The three concerts will be performed by the Voices of Ascension Singers and Players, a chamber ensemble drawn from a mix of longtime members of Voices of Ascension, as well as new faces. The Voices of the New Festival was envisioned as a way to spotlight the talents of its individual members and serves as a place for the singers to exercise artistic autonomy and leadership as they collaboratively program and rehearse these concerts, while providing a way for Voices of Ascension to meet new artists, particularly those who come from historically underrepresented backgrounds.
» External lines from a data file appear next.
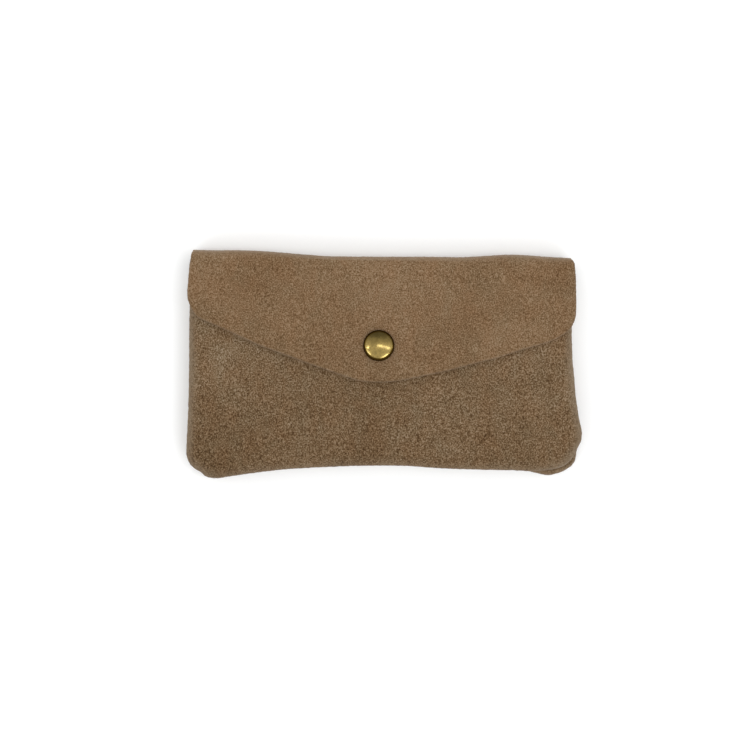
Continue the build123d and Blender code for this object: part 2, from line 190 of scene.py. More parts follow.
def tube_faces(count, rings, first=0):
    """The same, with both ends closed."""
    start = tuple(first + n for n in reversed(range(count)))
    end = tuple(first + (rings - 1) * count + n for n in range(count))
    return [*ring_faces(count, rings, first), start, end]


def shade_smooth(obj):
    obj.data.polygons.foreach_set("use_smooth", [True] * len(obj.data.polygons))
    obj.data.update()


def points_of(obj):
    co = np.empty(len(obj.data.vertices) * 3)
    obj.data.vertices.foreach_get("co", co)
    return co.reshape(-1, 3) / MM


def keep_rest(obj):
    """Stores each point's place at rest, in millimetres, for the materials to read in any pose."""
    layer = obj.data.attributes.new("rest_mm", "FLOAT_VECTOR", "POINT")
    layer.data.foreach_set("vector", points_of(obj).ravel())


def keep_numbers(obj, name, values):
    layer = obj.data.attributes.new(name, "FLOAT", "POINT")
    layer.data.foreach_set("value", np.asarray(values, float).ravel())


def keep_wear_and_painted_light(obj, values):
    """Stores how rubbed each point is, from 0 to 1, with painted sheen on suede edges and painted shade
    in the cap's rim.
    """
    keep_numbers(obj, "wear_and_painted_light", values)


def keep_painted_light_and_tone(obj, values):
    """Stores how much lighter or darker each point is painted, about 0: painted light and shade on the
    front and the flap, a tone blend on the back.
    """
    keep_numbers(obj, "painted_light_and_tone", values)


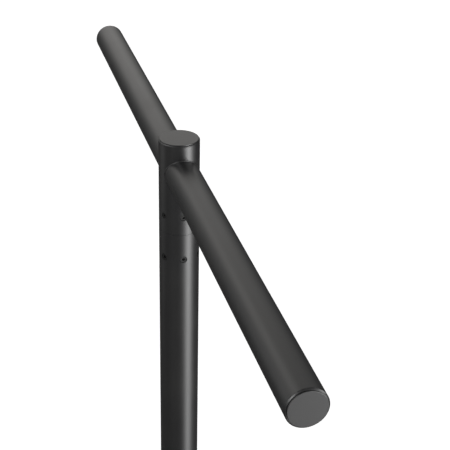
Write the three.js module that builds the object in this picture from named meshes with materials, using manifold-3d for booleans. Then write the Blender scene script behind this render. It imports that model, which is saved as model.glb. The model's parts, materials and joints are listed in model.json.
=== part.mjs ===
// Pool handrail: a round post on a bolted base, and a bolt-on head that carries one straight rail.
// Millimetres, +Z up. The deck is the plane Z = 0, the post stands on the Z axis and the rail runs along X.
import * as THREE from 'three';
import { mergeVertices } from 'three/addons/utils/BufferGeometryUtils.js';
import Module from 'manifold-3d';

const wasm = await Module();
wasm.setup();

// Driving dimensions
const POST_HEIGHT = 900; // deck to the flat top of the post cap
const POST_OD = 60.3;
const POST_WALL = 2.9;
const RAIL_OD = 50;
const RAIL_WALL = 2;
const RAIL_LENGTH = 1200; // over both end caps, as long in front of the post as behind it
const RAIL_DROP = 49; // post top down to the rail's axis
const SEAM_DROP = 144.5; // post top down to the joint between post and head
const GAP = 0.3; // fitting clearance between neighbouring pieces
const TUBE_SIDES = 40; // facets round a large piece
const HOLE_SIDES = 12; // facets round a screw or a hole

// Sizes worked out from them
const POST_R = POST_OD / 2;
const POST_BORE = POST_R - POST_WALL;
const RAIL_R = RAIL_OD / 2;
const RAIL_BORE = RAIL_R - RAIL_WALL;
const RAIL_Z = POST_HEIGHT - RAIL_DROP;
const SEAM_Z = POST_HEIGHT - SEAM_DROP;

// End caps: a raised disc, a shadow groove round it, and a bevelled rim as wide as the tube
const CAP = {
  discHeight: 1.4,
  discBevel: 0.4,
  rimBevel: 1.1,
  rimLand: 0.6,
  grooveDepth: 0.8,
  plate: 5, // thickness of the closed end
  plugLength: 19, // flat face down to the plug's lower edge
  sealR: 1.2, // half the thickness of the sealing ring
  sealDepth: 11, // flat face down to the middle of the sealing ring
};
const CAP_DEPTH = CAP.discHeight + CAP.rimBevel + CAP.rimLand; // flat face down to the tube's end
const POST_CAP_INSET = 1.5; // disc edge in from the tube's outside
const RAIL_CAP_INSET = 2.2;

// Joint between post and head: an inner sleeve, held by two rings of countersunk socket screws
const SLEEVE = { wall: 6, below: 61.5, above: 48.5, chamfer: 1 };
const RING_SCREWS = 6;
const M4 = { headR: 4, shankR: 2, length: 8, socketAcross: 2.5, socketDepth: 1.4, z: SEAM_Z + 28.5 };
const M5 = { headR: 5, shankR: 2.5, length: 10, socketAcross: 3, socketDepth: 1.9, z: SEAM_Z - 41 };
const HEAD_LIP = 0.3; // straight edge of a countersunk head

// Base: a gasket, a plate with four anchor screws, and a loose rosette that covers them
const GASKET_T = 2;
const PLATE = { r: 80, thickness: 10, weldLeg: 5 };
const PLATE_TOP = GASKET_T + PLATE.thickness;
const ANCHOR = { circleR: 60, holeR: 5.5, shankR: 5, headAcross: 16, headHeight: 6.4, count: 4, end: 0.5 };
const WASHER = { outerR: 10, innerR: 5.3, thickness: 2 };
const RAIL_WELD_LEG = 1.5;
const ROSETTE = { r: 88, wall: 1.5, skirt: 12, rise: 27, collarR: 36, collarHeight: 8, boreClearance: 0.6 };
const ROSETTE_SEAL = { height: 3, thickness: 2.2, fromTop: 5.5 };

// Finishes
const satinBlack = new THREE.MeshStandardMaterial({ color: 0x2b2b2c, roughness: 0.42, metalness: 0.1 });
const screwBlack = new THREE.MeshStandardMaterial({ color: 0x3a3a3b, roughness: 0.38, metalness: 0.6 });
const bareSteel = new THREE.MeshStandardMaterial({ color: 0x9a9c9e, roughness: 0.35, metalness: 1 });
const blackRubber = new THREE.MeshStandardMaterial({ color: 0x141414, roughness: 0.85, metalness: 0 });

const group = new THREE.Group();

function addMesh(name, geometry, material) {
  const mesh = new THREE.Mesh(geometry, material);
  mesh.name = name;
  group.add(mesh);
  return mesh;
}

// A solid of revolution round Z from a list of [radius, z]. The profile runs anticlockwise, with the
// material on its left, and it starts and ends on the axis or closes on itself.
function revolve(profile, sides = TUBE_SIDES) {
  const points = profile.map(([radius, z]) => new THREE.Vector2(radius, z));
  return new THREE.LatheGeometry(points, sides).rotateX(Math.PI / 2);
}

function ringProfile(innerR, outerR, bottom, top) {
  return [[innerR, bottom], [outerR, bottom], [outerR, top], [innerR, top], [innerR, bottom]];
}

function rod(radius, bottom, top, sides = HOLE_SIDES) {
  return revolve([[0, bottom], [radius, bottom], [radius, top], [0, top]], sides);
}

function toSolid(geometry) {
  const bare = geometry.clone();
  bare.deleteAttribute('normal');
  bare.deleteAttribute('uv');
  const merged = mergeVertices(bare, 1e-4);
  const corners = merged.index ? merged.index.array : [...merged.attributes.position.array.keys()];
  const faces = [];
  for (let i = 0; i < corners.length; i += 3) {
    const [a, b, c] = [corners[i], corners[i + 1], corners[i + 2]];
    if (a !== b && b !== c && c !== a) faces.push(a, b, c);
  }
  const vertProperties = new Float32Array(merged.attributes.position.array);
  const triVerts = new Uint32Array(faces);
  return new wasm.Manifold(new wasm.Mesh({ numProp: 3, vertProperties, triVerts }));
}

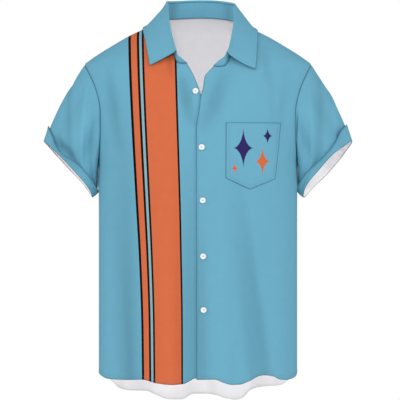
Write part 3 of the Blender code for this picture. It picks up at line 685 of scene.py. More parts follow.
def cut_back(grid, closed):
    """How far each edge point moves into its own piece, to leave half of the seam's gap."""
    move = np.zeros_like(grid)
    move[0] += unit(grid[1] - grid[0])
    move[-1] += unit(grid[-2] - grid[-1])
    if not closed:
        move[:, 0] += unit(grid[:, 1] - grid[:, 0])
        move[:, -1] += unit(grid[:, -2] - grid[:, -1])
    return move * GAP / 2


def distance_to(points, line):
    """Distance of each point to the nearest place on a line of straight steps."""
    flat = points.reshape(-1, 1, 3)
    start, step = line[:-1], np.diff(line, axis=0)
    long = np.maximum((step ** 2).sum(-1), 1e-12)
    away = []
    for part in np.array_split(flat, 1 + len(flat) * len(start) // 1_000_000):
        t = np.clip(((part - start) * step).sum(-1) / long, 0, 1)
        away.append(np.linalg.norm(part - start - t[..., None] * step, axis=-1).min(axis=1))
    return np.concatenate(away).reshape(points.shape[:-1])


def ringed(grid):
    """A tube's grid with its first column once more after the last."""
    return np.concatenate([grid, grid[:, :1]], 1)


def quads(a, b, c, d):
    """Faces of four corners each, from four grids of point numbers."""
    return np.stack([a.ravel(), b.ravel(), c.ravel(), d.ravel()], -1)


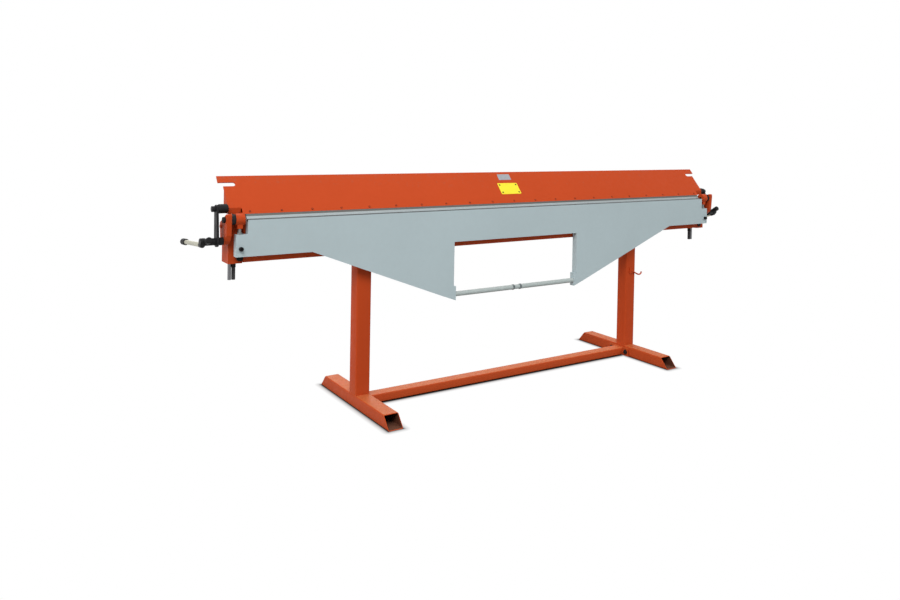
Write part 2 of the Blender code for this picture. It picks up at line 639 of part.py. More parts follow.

Taken together, these three concerts will provide both culturally specific and collective reflections on how a musical community creates art out of the most challenging and comforting experiences that occur for human beings, and how to explore how music and singing together reflect and create community.
In March, Cuban early music ensemble Ars Longa de la Habana makes its 5BMF debut in a program drawing from the ensemble's 2013 album Gulumbá Gulumbé. Resonancias de África en el Nuevo Mundo. In a concert co-presented by 5BMF and GEMAS, a collaboration between Gotham Early Music Scene (GEMS) and the Americas Society, Ars Longa performs music based on research by Guatemalan musicologist Omar Morales Abril, including several villancicos negros, musical pieces intended primarily for Christmas, as well as poetry, recited by members of the ensemble.
In an effort to expand their 2023 Pride Month programming throughout the boroughs, 5BMF partners with ChamberQUEER for concerts comprising their fifth annual summer series. ChamberQUEER is a Brooklyn-based arts and culture organization that highlights LGBTQ+ voices in contemporary and historical music and reimagines the classical concert milieu as a radically inclusive community. Together with 5BMF, both organizations will co-present an immersive and participatory experience with performances from June 9 to 12 in venues to be announced throughout Staten Island, Brooklyn and Manhattan, encompassing reflections of queer artistic partnerships throughout history and featuring an ensemble of today's most exciting composer-performers. In addition to offering beautiful and emotionally charged programs, this offering will explore how the networks and connections of our daily and performance life contribute to inform and transform the creative process. This event marks ChamberQUEER's first production in Staten Island.